[BEGIN DATA SECTION]
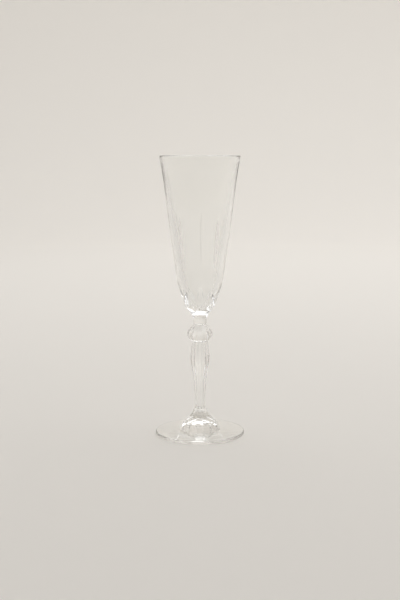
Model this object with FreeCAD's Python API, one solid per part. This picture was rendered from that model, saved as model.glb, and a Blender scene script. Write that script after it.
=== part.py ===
import FreeCAD, Part
import math
import os

# A champagne flute of pressed crystal, in millimetres. The origin is the centre
# of the foot's underside, +Z runs up the glass, and -Y is the front.
# Each section of the glass that is pressed and welded to the next is one solid.

# Heights above the table of the joints between the sections
RIM_TOP = 220.0
BOWL_BOTTOM = 96.8
COLLAR_BOTTOM = 88.0
KNOP_BOTTOM = 74.3
STEM_BOTTOM = 10.0
BOSS_BOTTOM = 3.2

# Radii at those joints
BOWL_BOTTOM_R = 6.95
COLLAR_BOTTOM_R = 5.0
KNOP_BOTTOM_R = 6.1
STEM_BOTTOM_R = 11.2

# The bowl's wall: outside from the rim to the shoulder, then down to the joint
RIM_R = 31.4
OUTER_POINTS = [(18.0, 122.0), (24.5, 169.0), (28.5, 201.0), (RIM_R, 219.0)]
FRONT = -90.0
BASE_TURN = (13.5, 107.3)
BASE_MIDDLE = (10.9, 101.3)

# The bowl's inside, from the lowest point of the hollow to the rim
RIM_WALL = 1.6
INNER_POINTS = [
    (0, 102.0),
    (1.9, 102.95),
    (4.3, 106.0),
    (6.7, 110.0),
    (9.4, 115.5),
    (11.9, 124.0),
    (15.6, 146.5),
    (20.4, 172.0),
    (25.6, 201.0),
    (RIM_R - RIM_WALL, 219.0),
]

# The bowl's cutting: a tall mitre cut between each two wide panels, and a fan of
# short ones under its lower end. A fan cut's lean is how far it goes sideways as
# it drops from the fan's apex.
PANELS = 5
TALL_CUT_MIDDLE_Z = 153.5
TALL_CUT_LENGTH = 41.0
TALL_CUT_DEPTH = 0.9
TALL_CUT_FLANK = 33.0
FAN_LEANS = [-0.42, -0.14, 0.14, 0.42]
FAN_APEX_Z = 116.5
FAN_CUT_MIDDLE_Z = 109.0
FAN_CUT_LENGTH = 15.5
FAN_CUT_DEPTH = 0.85
FAN_CUT_FLANK = 33.0
# How deep the V of the cutting wheel's rim is, more than any cut
WHEEL_BEVEL = 6.0

# The pressed flats round the knop, the stem and the boss
KNOP_FLATS = 12
STEM_FLATS = 12
BOSS_FLATS = 12

COLLAR_WAIST = (5.35, 92.0)
KNOP_WIDEST_R = 9.8
KNOP_BAND_TOP = 82.6
KNOP_BAND_BOTTOM = 78.6

STEM_SWELL = (7.4, 63.0)
STEM_WAIST = (4.1, 28.0)
STEM_POINTS = [
    (STEM_BOTTOM_R, STEM_BOTTOM),
    (7.1, 15.0),
    (4.7, 20.0),
    STEM_WAIST,
    (5.3, 46.0),
    STEM_SWELL,
    (KNOP_BOTTOM_R, KNOP_BOTTOM),
]

BOSS_TOP_R = 12.8
BOSS_SHELF_Z = 9.0
BOSS_BOTTOM_R = 15.8

FOOT_R = 35.3
FOOT_EDGE = 2.0
FOOT_TOP_ROUND = 1.2
FOOT_BOTTOM_ROUND = 0.4
FOOT_DOME = 0.45
RESTING_RING_R = 31.8
FOOT_HOLLOW = 0.7


def flat_point(radius, height):
    """A point of a profile, in the plane of X and Z."""
    return FreeCAD.Vector(radius, 0, height)


def line(start, end):
    return Part.LineSegment(flat_point(*start), flat_point(*end)).toShape()


def arc(start, middle, end):
    ends = [flat_point(*point) for point in (start, middle, end)]
    return Part.Arc(*ends).toShape()


def smooth(points):
    """One curve through all the points."""
    curve = Part.BSplineCurve()
    curve.interpolate([flat_point(*point) for point in points])
    return curve.toShape()


def turned(edges):
    """The solid that a closed profile makes when it turns once round Z."""
    face = Part.Face(Part.Wire(Part.__sortEdges__(edges)))
    return face.revolve(FreeCAD.Vector(0, 0, 0), FreeCAD.Vector(0, 0, 1), 360)


def flatted(edges, flats, half_width):
    """A section with an even number of flats, each as far out as the profile.

    The profile is mirrored to the other side of Z and drawn out sideways into a
    slab, and the solid is what half as many slabs, evenly turned, have in common.
    """
    half_face = Part.Face(Part.Wire(Part.__sortEdges__(edges)))
    half_slab = half_face.extrude(FreeCAD.Vector(0, 2 * half_width, 0))
    half_slab.translate(FreeCAD.Vector(0, -half_width, 0))
    other_half = half_slab.copy()
    other_half.rotate(FreeCAD.Vector(0, 0, 0), FreeCAD.Vector(0, 0, 1), 180)
    slab = half_slab.fuse(other_half).removeSplitter()
    slab.rotate(FreeCAD.Vector(0, 0, 0), FreeCAD.Vector(0, 0, 1), 90)
    solid = slab.copy()
    for turn in range(1, flats // 2):
        next_slab = slab.copy()
        next_slab.rotate(FreeCAD.Vector(0, 0, 0), FreeCAD.Vector(0, 0, 1), turn * 360.0 / flats)
        solid = solid.common(next_slab)
    return solid.removeSplitter()


def mitre_wheel(cut_length, cut_depth, flank):
    """A cutting wheel with a V rim and its axis on Y, and how far out its axis stands.

    A wheel that bites to the depth of the cut leaves a groove as long as its chord.
    """
    radius = cut_length ** 2 / (8 * cut_depth)
    half_width = WHEEL_BEVEL / math.tan(math.radians(flank))
    wheel = Part.makeCone(radius, radius - WHEEL_BEVEL, half_width)
    other_side = wheel.copy()
    other_side.rotate(FreeCAD.Vector(0, 0, 0), FreeCAD.Vector(1, 0, 0), 180)
    wheel = wheel.fuse(other_side)
    wheel.rotate(FreeCAD.Vector(0, 0, 0), FreeCAD.Vector(1, 0, 0), 90)
    return wheel, radius - cut_depth


def cut_ring(body, middle, slope, lean, wheel, reach, first_turn):
    """The body after a ring of equal mitre cuts, one for each panel.

    The middle of a cut is a point of the outside, and the slope is how far the
    outside is from upright there, in radians. The wheel's axis is at its reach
    from the bottom of the cut, and the lean turns the wheel about the surface.
    """
    outward = flat_point(math.cos(slope), -math.sin(slope))
    start = flat_point(*middle)
    tool = wheel.copy()
    tool.translate(start + outward * reach)
    tool.rotate(start, outward, math.degrees(math.atan(lean)))
    tool.rotate(FreeCAD.Vector(0, 0, 0), FreeCAD.Vector(0, 0, 1), first_turn)
    for index in range(PANELS):
        body = body.cut(tool)
        tool.rotate(FreeCAD.Vector(0, 0, 0), FreeCAD.Vector(0, 0, 1), 360.0 / PANELS)
    return body


def radius_at(points, height):
    """The radius between two points of an outline, along a straight line."""
    for low, high in zip(points, points[1:]):
        if low[1] <= height <= high[1]:
            share = (height - low[1]) / (high[1] - low[1])
            return low[0] + share * (high[0] - low[0])
    raise ValueError(height)


def slope_between(low, high):
    """How far the straight line between two points of an outline is from upright."""
    return math.atan2(high[0] - low[0], high[1] - low[1])


def bowl():
    """The tall tapered cup, thick at its base, with a rounded rim."""
    rim_outer = OUTER_POINTS[-1]
    rim_inner = INNER_POINTS[-1]
    rim_crown = ((rim_outer[0] + rim_inner[0]) / 2, RIM_TOP)
    edges = [
        line((0, BOWL_BOTTOM), (BOWL_BOTTOM_R, BOWL_BOTTOM)),
        arc((BOWL_BOTTOM_R, BOWL_BOTTOM), BASE_MIDDLE, BASE_TURN),
        line(BASE_TURN, OUTER_POINTS[0]),
        smooth(OUTER_POINTS),
        arc(rim_outer, rim_crown, rim_inner),
        smooth(INNER_POINTS),
        line(INNER_POINTS[0], (0, BOWL_BOTTOM)),
    ]
    body = turned(edges)
    first_tall = FRONT + 180.0 / PANELS
    tall_middle = (radius_at(OUTER_POINTS, TALL_CUT_MIDDLE_Z), TALL_CUT_MIDDLE_Z)
    wall_slope = slope_between(OUTER_POINTS[0], OUTER_POINTS[1])
    wheel, reach = mitre_wheel(TALL_CUT_LENGTH, TALL_CUT_DEPTH, TALL_CUT_FLANK)
    body = cut_ring(body, tall_middle, wall_slope, 0, wheel, reach, first_tall)
    base_line = [BASE_TURN, OUTER_POINTS[0]]
    fan_middle = (radius_at(base_line, FAN_CUT_MIDDLE_Z), FAN_CUT_MIDDLE_Z)
    base_slope = slope_between(*base_line)
    wheel, reach = mitre_wheel(FAN_CUT_LENGTH, FAN_CUT_DEPTH, FAN_CUT_FLANK)
    for lean in FAN_LEANS:
        sideways = lean * (FAN_APEX_Z - FAN_CUT_MIDDLE_Z)
        turn = first_tall + math.degrees(sideways / fan_middle[0])
        body = cut_ring(body, fan_middle, base_slope, lean, wheel, reach, turn)
    return body


def collar():
    """The short round neck between the bowl and the knop, a little waisted."""
    edges = [
        line((0, COLLAR_BOTTOM), (COLLAR_BOTTOM_R, COLLAR_BOTTOM)),
        arc((COLLAR_BOTTOM_R, COLLAR_BOTTOM), COLLAR_WAIST, (BOWL_BOTTOM_R, BOWL_BOTTOM)),
        line((BOWL_BOTTOM_R, BOWL_BOTTOM), (0, BOWL_BOTTOM)),
        line((0, BOWL_BOTTOM), (0, COLLAR_BOTTOM)),
    ]
    return turned(edges)


def knop():
    """The faceted ball under the collar, with a flat band round its middle."""
    top_corner = (KNOP_WIDEST_R, KNOP_BAND_TOP)
    low_corner = (KNOP_WIDEST_R, KNOP_BAND_BOTTOM)
    edges = [
        line((0, KNOP_BOTTOM), (KNOP_BOTTOM_R, KNOP_BOTTOM)),
        line((KNOP_BOTTOM_R, KNOP_BOTTOM), low_corner),
        line(low_corner, top_corner),
        line(top_corner, (COLLAR_BOTTOM_R, COLLAR_BOTTOM)),
        line((COLLAR_BOTTOM_R, COLLAR_BOTTOM), (0, COLLAR_BOTTOM)),
        line((0, COLLAR_BOTTOM), (0, KNOP_BOTTOM)),
    ]
    return flatted(edges, KNOP_FLATS, 2 * KNOP_WIDEST_R)


def stem():
    """The swelling stem with long flats, flared at its lower end."""
    edges = [
        line((0, STEM_BOTTOM), STEM_POINTS[0]),
        smooth(STEM_POINTS),
        line(STEM_POINTS[-1], (0, KNOP_BOTTOM)),
        line((0, KNOP_BOTTOM), (0, STEM_BOTTOM)),
    ]
    return flatted(edges, STEM_FLATS, 2 * STEM_BOTTOM_R)


def foot_boss():
    """The stepped collar with flats that joins the stem to the foot."""
    outline = [
        (0, BOSS_BOTTOM),
        (BOSS_BOTTOM_R, BOSS_BOTTOM),
        (BOSS_TOP_R, BOSS_SHELF_Z),
        (STEM_BOTTOM_R, STEM_BOTTOM),
        (0, STEM_BOTTOM),
        (0, BOSS_BOTTOM),
    ]
    edges = [line(start, end) for start, end in zip(outline, outline[1:])]
    return flatted(edges, BOSS_FLATS, 2 * BOSS_BOTTOM_R)


def foot():
    """The round foot: a disc with a domed top, a rounded edge and a shallow hollow."""
    edge_top = (FOOT_R - FOOT_TOP_ROUND, FOOT_EDGE)
    edge_side = (FOOT_R, FOOT_EDGE - FOOT_TOP_ROUND)
    quarter = math.cos(math.radians(45))
    round_top = (FOOT_R - FOOT_TOP_ROUND * (1 - quarter), FOOT_EDGE - FOOT_TOP_ROUND * (1 - quarter))
    edge_low = (FOOT_R, FOOT_BOTTOM_ROUND)
    round_low = (FOOT_R - FOOT_BOTTOM_ROUND * (1 - quarter), FOOT_BOTTOM_ROUND * (1 - quarter))
    ring_outer = (FOOT_R - FOOT_BOTTOM_ROUND, 0)
    boss_edge_r = BOSS_BOTTOM_R / math.cos(math.pi / BOSS_FLATS)
    dome_middle = ((boss_edge_r + edge_top[0]) / 2, FOOT_EDGE + FOOT_DOME * (BOSS_BOTTOM - FOOT_EDGE))
    edges = [
        line((0, BOSS_BOTTOM), (boss_edge_r, BOSS_BOTTOM)),
        arc((boss_edge_r, BOSS_BOTTOM), dome_middle, edge_top),
        arc(edge_top, round_top, edge_side),
        line(edge_side, edge_low),
        arc(edge_low, round_low, ring_outer),
        line(ring_outer, (0, 0)),
        line((0, 0), (0, BOSS_BOTTOM)),
    ]
    hollow_radius = (RESTING_RING_R ** 2 + FOOT_HOLLOW ** 2) / (2 * FOOT_HOLLOW)
    hollow = Part.makeSphere(hollow_radius, flat_point(0, FOOT_HOLLOW - hollow_radius))
    return turned(edges).cut(hollow)


SECTIONS = {
    "bowl": bowl,
    "collar": collar,
    "knop": knop,
    "stem": stem,
    "foot_boss": foot_boss,
    "foot": foot,
}

os.makedirs("parts", exist_ok=True)
for name, make in SECTIONS.items():
    make().exportStep("parts/" + name + ".step")
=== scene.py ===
import math

import bpy
import numpy as np
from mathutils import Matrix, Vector


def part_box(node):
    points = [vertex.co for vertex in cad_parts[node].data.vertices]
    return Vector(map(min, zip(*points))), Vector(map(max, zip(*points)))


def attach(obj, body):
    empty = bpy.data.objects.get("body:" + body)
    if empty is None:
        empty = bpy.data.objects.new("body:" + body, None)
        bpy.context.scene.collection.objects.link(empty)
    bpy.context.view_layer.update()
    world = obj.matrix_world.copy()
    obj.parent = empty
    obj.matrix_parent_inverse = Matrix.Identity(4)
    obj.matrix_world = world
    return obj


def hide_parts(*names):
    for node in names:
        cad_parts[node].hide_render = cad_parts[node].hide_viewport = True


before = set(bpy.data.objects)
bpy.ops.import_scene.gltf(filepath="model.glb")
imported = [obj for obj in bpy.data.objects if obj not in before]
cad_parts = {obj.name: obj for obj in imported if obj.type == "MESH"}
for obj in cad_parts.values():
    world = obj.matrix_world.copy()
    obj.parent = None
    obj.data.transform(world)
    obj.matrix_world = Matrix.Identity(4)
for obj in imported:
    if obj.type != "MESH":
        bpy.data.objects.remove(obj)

# The looks of a champagne flute of pressed crystal: six sections of clear glass,
# welded end to end. Lengths in the glass's own curves are in millimetres, as a
# maker's drawing gives them, and MM turns them into metres.

MM = 0.001
TURN = 2 * math.pi
DEGREE = math.pi / 180

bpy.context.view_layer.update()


def height_of(node, end):
    """The lowest or highest point of a CAD section, in millimetres."""
    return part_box(node)[end].z / MM


LOW, HIGH = 0, 1
RIM_TOP = height_of("bowl", HIGH)
BOWL_BOTTOM = height_of("bowl", LOW)
COLLAR_BOTTOM = height_of("collar", LOW)
KNOP_BOTTOM = height_of("knop", LOW)
STEM_BOTTOM = height_of("stem", LOW)
BOSS_BOTTOM = height_of("foot_boss", LOW)
RIM_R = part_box("bowl")[HIGH].x / MM
FOOT_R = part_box("foot")[HIGH].x / MM
BOSS_BOTTOM_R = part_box("foot_boss")[HIGH].y / MM
STEM_BOTTOM_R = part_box("stem")[HIGH].y / MM
KNOP_WIDEST_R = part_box("knop")[HIGH].y / MM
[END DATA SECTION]
Please print exactly, and only, the lines from the line with "return turned(edges).cut(hollow)" to the line with "before = set(bpy.data.objects)", both included.

■ **EXERCISE ANSWER**
    return turned(edges).cut(hollow)


SECTIONS = {
    "bowl": bowl,
    "collar": collar,
    "knop": knop,
    "stem": stem,
    "foot_boss": foot_boss,
    "foot": foot,
}

os.makedirs("parts", exist_ok=True)
for name, make in SECTIONS.items():
    make().exportStep("parts/" + name + ".step")
=== scene.py ===
import math

import bpy
import numpy as np
from mathutils import Matrix, Vector


def part_box(node):
    points = [vertex.co for vertex in cad_parts[node].data.vertices]
    return Vector(map(min, zip(*points))), Vector(map(max, zip(*points)))


def attach(obj, body):
    empty = bpy.data.objects.get("body:" + body)
    if empty is None:
        empty = bpy.data.objects.new("body:" + body, None)
        bpy.context.scene.collection.objects.link(empty)
    bpy.context.view_layer.update()
    world = obj.matrix_world.copy()
    obj.parent = empty
    obj.matrix_parent_inverse = Matrix.Identity(4)
    obj.matrix_world = world
    return obj


def hide_parts(*names):
    for node in names:
        cad_parts[node].hide_render = cad_parts[node].hide_viewport = True


before = set(bpy.data.objects)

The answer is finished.